Problem: Read the listing below and copy out every line that holds "scene".
:: Dataset extract
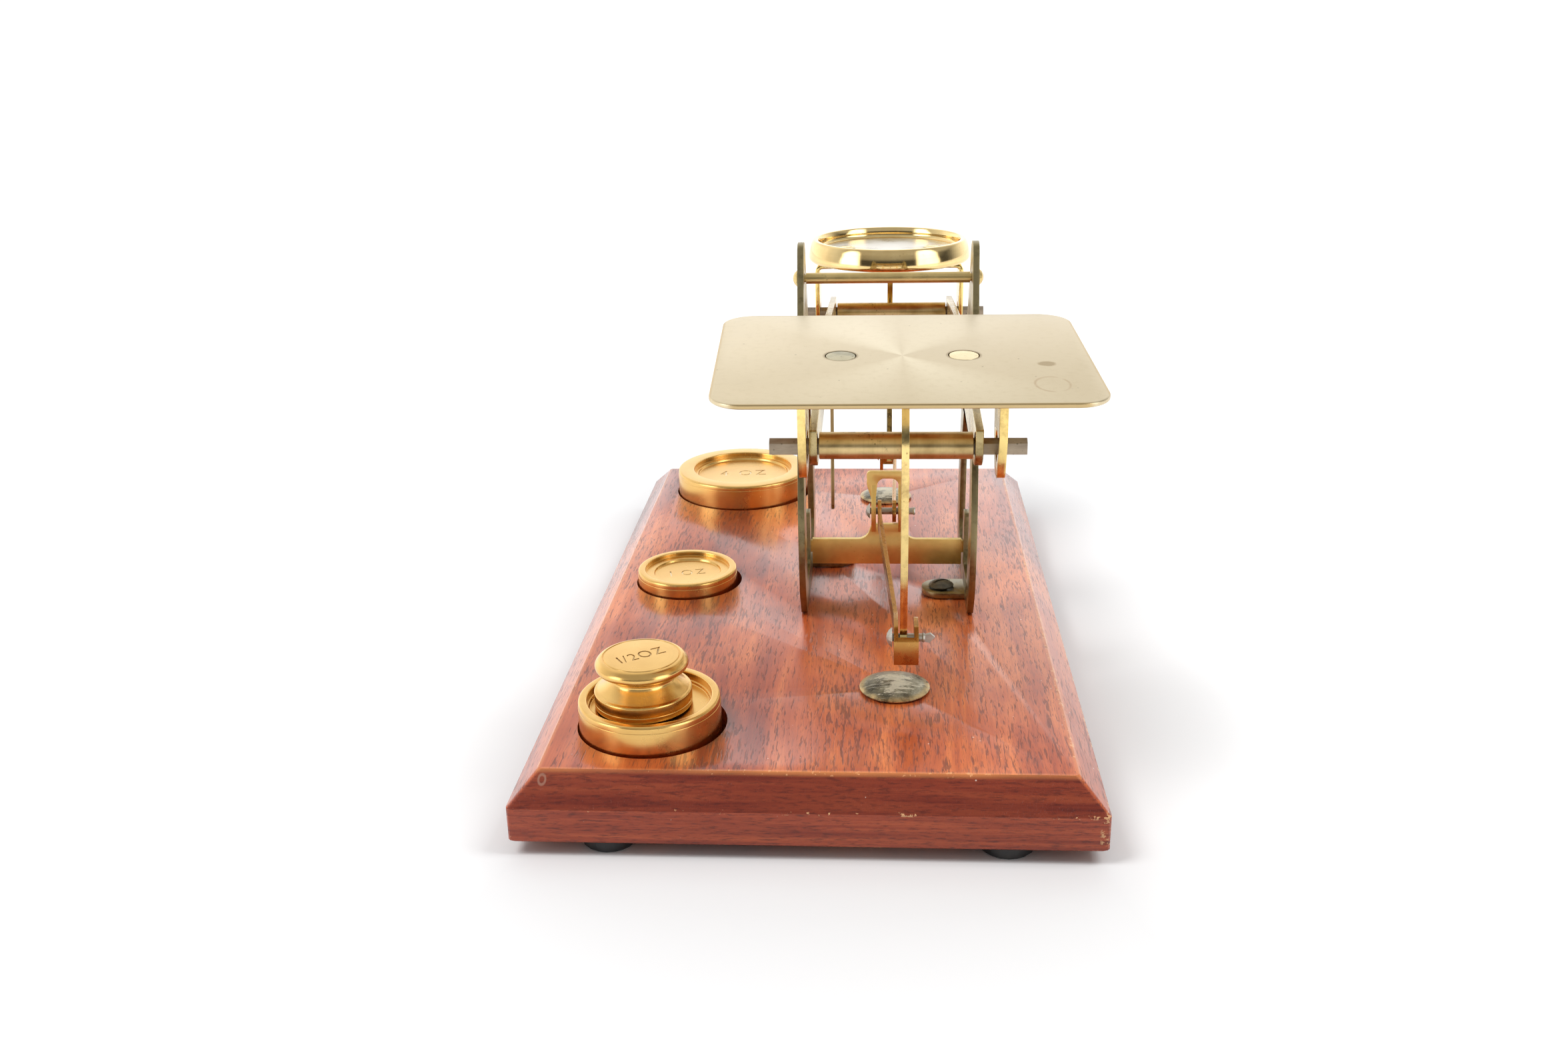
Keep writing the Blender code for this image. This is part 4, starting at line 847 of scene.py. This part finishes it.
def make_studio():
    """A white room: bright behind and above, darker on the side the viewer stands on."""
    world = bpy.data.worlds.new("studio")
    bpy.context.scene.world = world
    world.use_nodes = True
    room = Nodes(world.node_tree, "Generated")
    x, y, z = (room.axis(i) for i in range(3))
    rays = room.node("ShaderNodeLightPath").outputs
    front = room.span(room.math("MULTIPLY_ADD", x, -0.45, y), -0.45, 0.70, 0.07, 1.0)
    above = room.span(z, 0.20, 0.42, 0.0, 0.45)
    bright = room.math("MAXIMUM", room.math("MAXIMUM", front, above), rays["Is Camera Ray"])

    # The wall behind is brightest near the floor, which shows only as a sheen on the varnish and brass.
    sheen = room.math("MULTIPLY", room.span(z, 0.46, 0.24, 0.0, 0.42), room.span(y, 0.15, 0.65))
    bright = room.math("MULTIPLY_ADD", sheen, rays["Is Glossy Ray"], bright)

    # The two tall soft boxes that the brass mirrors: direction, cosines at the edge and core, power.
    upright = room.node("ShaderNodeVectorMath", {0: room.place, 1: (1.0, 1.0, 0.35)}, operation="MULTIPLY")
    unit = room.node("ShaderNodeVectorMath", {0: upright.outputs[0]}, operation="NORMALIZE").outputs[0]
    for towards, edge, core, power in (((-0.85, -0.53, 0.0), 0.952, 0.985, 3.0),
                                       ((0.84, -0.54, 0.0), 0.93, 0.975, 2.6)):
        near = room.node("ShaderNodeVectorMath", {0: unit, 1: towards}, operation="DOT_PRODUCT")
        box = room.span(near.outputs["Value"], edge, core, 0.0, power, "SMOOTHSTEP")
        bright = room.math("MULTIPLY_ADD", box, rays["Is Glossy Ray"], bright)
    background = room.tree.nodes["Background"].inputs
    room.tree.links.new(room.math("MULTIPLY", bright, 1.12), background["Strength"])
    background["Color"].default_value = WHITE

    add_light("left_box", (-0.55, -0.30, 0.95), 7.0)
    add_light("right_box", (0.62, -0.10, 0.90), 5.5)


def make_camera():
    """Yaw turns the view about Z from +Y, pitch tips it down and roll turns the picture."""
    yaw, pitch, roll = (math.radians(a) for a in CAMERA_TURN)
    forward = Vector((math.sin(yaw) * math.cos(pitch), math.cos(yaw) * math.cos(pitch), -math.sin(pitch)))
    level = Vector((math.cos(yaw), -math.sin(yaw), 0))
    down = forward.cross(level)
    right = level * math.cos(roll) + down * math.sin(roll)
    down = down * math.cos(roll) - level * math.sin(roll)
    data = bpy.data.cameras.new("camera")
    data.sensor_width = 36.0
    data.lens = CAMERA_LENS
    data.clip_start = 0.01
    camera = link("camera", data)
    pose = Matrix((right, -down, -forward)).transposed().to_4x4()
    pose.translation = CAMERA_PLACE
    camera.matrix_world = pose
    bpy.context.scene.camera = camera


make_floor()
make_studio()
make_camera()
bpy.context.scene.view_settings.view_transform = "Standard"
::::
Problem solution:
Keep writing the Blender code for this image. This is part 4, starting at line 847 of scene.py. This part finishes it.
    bpy.context.scene.world = world
    bpy.context.scene.camera = camera
bpy.context.scene.view_settings.view_transform = "Standard"